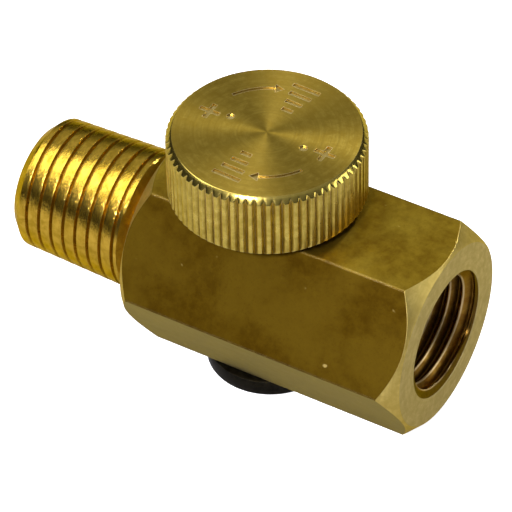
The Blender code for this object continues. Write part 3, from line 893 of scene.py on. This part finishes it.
def build_knob():
    tool = Lathe(even(KNOB_TEETH * TOOTH_STEPS))
    tool.tag = 1
    tool.rings((8.6, KNOB_LOW), (9.05, KNOB_LOW))
    tool.tag = 0
    slope = 0.95
    tool.ring(lambda a: min(knurl_radius(a), KNOB_FOOT_R), KNOB_LOW + 0.02)
    tool.ring(knurl_radius, lambda a: KNOB_LOW + 0.04 + slope * (knurl_radius(a) - KNOB_FOOT_R))
    crown = KNOB_TOP - KNOB_CROWN

    def top_edge(angle):
        return crown + slope * (KNOB_R - knurl_radius(angle))

    tool.ring(knurl_radius, lambda a: top_edge(a) - 0.03)
    tool.tag = 3
    tool.ring(lambda a: knurl_radius(a) - 0.03, lambda a: top_edge(a) + 0.03)
    tool.rings((9.16, KNOB_TOP - 0.22), (KNOB_FACE_R + 0.04, KNOB_TOP - 0.04))
    tool.ring(KNOB_FACE_R - 0.03, KNOB_TOP)
    tool.tag = 1
    tool.ring(8.3, KNOB_TOP)
    knob = tool.build("knob_piece", (KNURL, KNOB_FACE, MARK, RIM), smooth=SHARP_KNOB)
    hollow = Lathe(even(96))
    hollow.tag = 1
    hollow.rings((0.0, 9.5), (6.3, 9.5), (6.3, 11.9), (2.42, 11.9), (2.42, 15.0), (0.0, 15.6))
    outline = polygon(SET_SCREW_R + 0.08, 32, 0.0, (SET_SCREW_Z, 0.0))
    hole = prism("hole", outline, 1.0, 10.6, "Y", 1)
    cut(knob, [hollow.build("hollow"), hole], SHARP_KNOB)
    cut(knob, knob_marks(), SHARP_KNOB)
    place_piece(knob, "knob", "knob_and_stem")


def build_set_screw():
    outline = polygon(SET_SCREW_R, 32, 0.0, (SET_SCREW_Z, 0.0))
    screw_piece = prism("set_screw_piece", outline, *SET_SCREW_Y, "Y")
    socket = [(a + SET_SCREW_Z, b) for a, b in polygon(SET_SCREW_KEY / math.sqrt(3.0), 6)]
    cut(screw_piece, [prism("socket", socket, 6.6, 9.0, "Y")])
    screw_piece.data.materials.append(BLACK)
    place_piece(screw_piece, "knob_set_screw", "knob_and_stem")


def build_plug():
    tool = Lathe(even(96))
    tool.rings((0.0, PLUG_FOOT), (5.85, PLUG_FOOT), (6.0, PLUG_FOOT + 0.03))
    tool.rings((PLUG_HEAD_R - 0.04, PLUG_FOOT + 0.29), (PLUG_HEAD_R, PLUG_FOOT + 0.40))
    tool.rings((PLUG_HEAD_R, -9.78), (PLUG_HEAD_R - 0.04, -9.66), (6.12, -9.6))
    tool.rings((3.6, -9.6), (3.6, -8.205))
    tool.thread(-8.205, -5.45, SCREW_PITCH, -8.2, SCREW_SHAPE, screw(PLUG_THREAD_R, SCREW_PITCH))
    tool.rings((3.6, -5.45), (3.2, -5.05), (0.0, -5.05))
    plug = tool.build("bottom_plug_piece", (BLACK,))
    cut(plug, [prism("socket", polygon(PLUG_KEY / math.sqrt(3.0), 6), PLUG_FOOT - 1.0, -9.0)])
    place_piece(plug, "bottom_plug", "valve_body")


def ring_seal(name, centre, tube, height, node, body):
    """An O-ring."""
    tool = Lathe(even(72))
    for angle in even(20):
        tool.ring(centre + tube * math.cos(angle), height + tube * math.sin(angle))
    place_piece(tool.build(name, (RUBBER,), loop=True), node, body)


def flat_ring(name, corners, material, node, body):
    """A ring whose section is the outline through the corners (radius, height)."""
    tool = Lathe(even(72))
    tool.rings(*corners)
    place_piece(tool.build(name, (material,), loop=True), node, body)


build_body()
build_bush()
build_stem()
build_knob()
build_set_screw()
build_plug()
ring_seal("gland_bush_seal", SEAL_R, SEAL_TUBE, SEAL_Z, "gland_bush_o_ring", "valve_body")
ring_seal("bottom_plug_seal", SEAL_R, SEAL_TUBE, -SEAL_Z, "bottom_plug_o_ring", "valve_body")
ring_seal("stem_seal_ring", 2.34, 0.52, 4.22, "stem_o_ring", "stem_seal")
flat_ring(
    "seat_piece", [(1.1, -1.3), (1.5, -1.6), (3.1, -1.6), (3.15, -1.55), (3.15, 0.45),
    (3.1, 0.5), (1.15, 0.5), (1.1, 0.45)], PLASTIC, "seat_insert", "valve_body",
)
flat_ring(
    "backup_piece", [(1.85, 4.85), (2.85, 4.85), (2.85, 5.22), (1.85, 5.22)], PLASTIC,
    "stem_backup_ring", "stem_seal",
)
flat_ring(
    "stop_piece", [(1.97, 5.67), (2.8, 5.67), (2.8, 6.28), (1.97, 6.28)], STEEL,
    "stem_stop_ring", "knob_and_stem",
)

# ---------------------------------------------------------------- stage and light


def build_floor():
    """White to the camera, a mid grey in reflections."""
    mesh = bpy.data.meshes.new("floor")
    far = 1.2
    low = -0.02 * MM
    corners = [(-far, -far, low), (far, -far, low), (far, far, low), (-far, far, low)]
    mesh.from_pydata(corners, [], [(0, 1, 2, 3)])
    floor = bpy.data.objects.new("floor", mesh)
    bpy.context.scene.collection.objects.link(floor)
    n = Nodes("pale_floor")
    path = n.add("ShaderNodeLightPath")
    colour = n.mix(path.outputs["Is Glossy Ray"], (0.86, 0.86, 0.85), (0.43, 0.42, 0.40))
    n.out(colour, 0.85, None, 0.0)
    n.shader.inputs["Emission Color"].default_value = (1.0, 1.0, 1.0, 1.0)
    n.link(path.outputs["Is Camera Ray"], n.shader.inputs["Emission Strength"])
    mesh.materials.append(n.material)


def softbox(name, direction, width, height, power, colour=(1.0, 1.0, 1.0)):
    """An area light facing the valve from a direction."""
    data = bpy.data.lights.new(name, "AREA")
    data.shape = "RECTANGLE"
    data.size = width * MM
    data.size_y = height * MM
    data.energy = power
    data.color = colour
    item = bpy.data.objects.new(name, data)
    way = Vector(direction).normalized()
    item.location = (way * LIGHT_AWAY + SHIFT) * MM
    item.rotation_euler = way.to_track_quat("Z", "Y").to_euler()
    bpy.context.scene.collection.objects.link(item)


def build_world():
    """White to the camera, and a soft grey sky that lightens upwards to all else."""
    world = bpy.data.worlds.new("studio")
    bpy.context.scene.world = world
    world.use_nodes = True
    tree = world.node_tree
    tree.nodes.clear()
    out = tree.nodes.new("ShaderNodeOutputWorld")
    back = tree.nodes.new("ShaderNodeBackground")
    coords = tree.nodes.new("ShaderNodeTexCoord")
    split = tree.nodes.new("ShaderNodeSeparateXYZ")
    ramp = tree.nodes.new("ShaderNodeValToRGB")
    tree.links.new(coords.outputs["Generated"], split.inputs[0])
    tree.links.new(split.outputs["Z"], ramp.inputs[0])
    stops = ramp.color_ramp.elements
    stops[0].position = 0.0
    stops[0].color = (0.03, 0.03, 0.03, 1.0)
    stops[1].position = 0.30
    stops[1].color = (0.035, 0.035, 0.035, 1.0)
    for place, grey in ((0.55, 0.16), (0.80, 0.28)):
        stop = stops.new(place)
        stop.color = (grey, grey, grey, 1.0)
    tree.links.new(ramp.outputs[0], back.inputs[0])
    path = tree.nodes.new("ShaderNodeLightPath")
    white = tree.nodes.new("ShaderNodeBackground")
    white.inputs[0].default_value = (1.0, 1.0, 1.0, 1.0)
    white.inputs[1].default_value = 1.0
    pick = tree.nodes.new("ShaderNodeMixShader")
    tree.links.new(path.outputs["Is Camera Ray"], pick.inputs[0])
    tree.links.new(back.outputs[0], pick.inputs[1])
    tree.links.new(white.outputs[0], pick.inputs[2])
    tree.links.new(pick.outputs[0], out.inputs[0])


def build_camera():
    turn, rise, roll = (math.radians(d) for d in (CAMERA_TURN, CAMERA_RISE, CAMERA_ROLL))
    right = Vector((math.cos(turn), math.sin(turn), 0.0))
    level = Vector((math.sin(turn), -math.cos(turn), 0.0))
    back = level * math.cos(rise) + Vector((0.0, 0.0, math.sin(rise)))
    up = back.cross(right)
    across = right * math.cos(roll) + up * math.sin(roll)
    upward = up * math.cos(roll) - right * math.sin(roll)
    aim = across * CAMERA_ASIDE + upward * CAMERA_LIFT + SHIFT
    data = bpy.data.cameras.new("camera")
    data.lens = CAMERA_LENS
    data.sensor_width = 36.0
    data.clip_start = 0.01
    data.clip_end = 10.0
    item = bpy.data.objects.new("camera", data)
    turned = Matrix((across, upward, back)).transposed().to_4x4()
    item.matrix_world = Matrix.Translation((aim + back * CAMERA_AWAY) * MM) @ turned
    bpy.context.scene.collection.objects.link(item)
    bpy.context.scene.camera = item


build_floor()
build_world()
softbox("overhead", (-0.38, -0.15, 0.91), 260.0, 420.0, 1.12)
softbox("back", (-0.37, 0.64, 0.68), 300.0, 300.0, 0.074)
softbox("streak", (0.109, 0.752, 0.65), 40.0, 40.0, 0.50)
softbox("key", (0.06, -0.70, 0.71), 40.0, 40.0, 1.85, (1.0, 0.98, 1.12))
softbox("right", (0.95, 0.38, 0.25), 190.0, 190.0, 0.29)
build_camera()
bpy.context.scene.view_settings.view_transform = "Standard"  # keeps bright brass yellow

-*-

[TASK DIRECTIONS] Exactly repeat the lines running from the top of the listing to the line bearing "crown = KNOB_TOP - KNOB_CROWN", both of those lines included, and only them.

[FINISHED ANSWER]
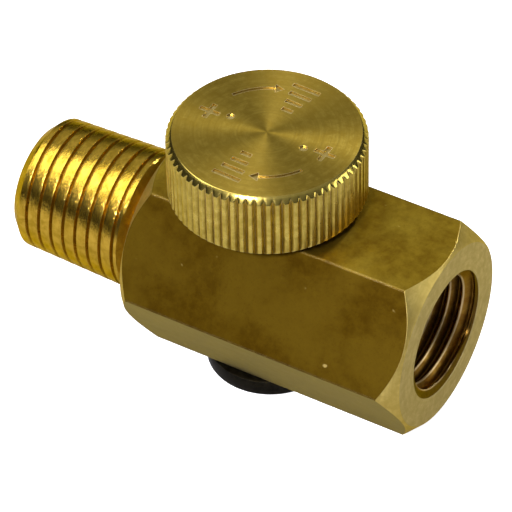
The Blender code for this object continues. Write part 3, from line 893 of scene.py on. This part finishes it.
def build_knob():
    tool = Lathe(even(KNOB_TEETH * TOOTH_STEPS))
    tool.tag = 1
    tool.rings((8.6, KNOB_LOW), (9.05, KNOB_LOW))
    tool.tag = 0
    slope = 0.95
    tool.ring(lambda a: min(knurl_radius(a), KNOB_FOOT_R), KNOB_LOW + 0.02)
    tool.ring(knurl_radius, lambda a: KNOB_LOW + 0.04 + slope * (knurl_radius(a) - KNOB_FOOT_R))
    crown = KNOB_TOP - KNOB_CROWN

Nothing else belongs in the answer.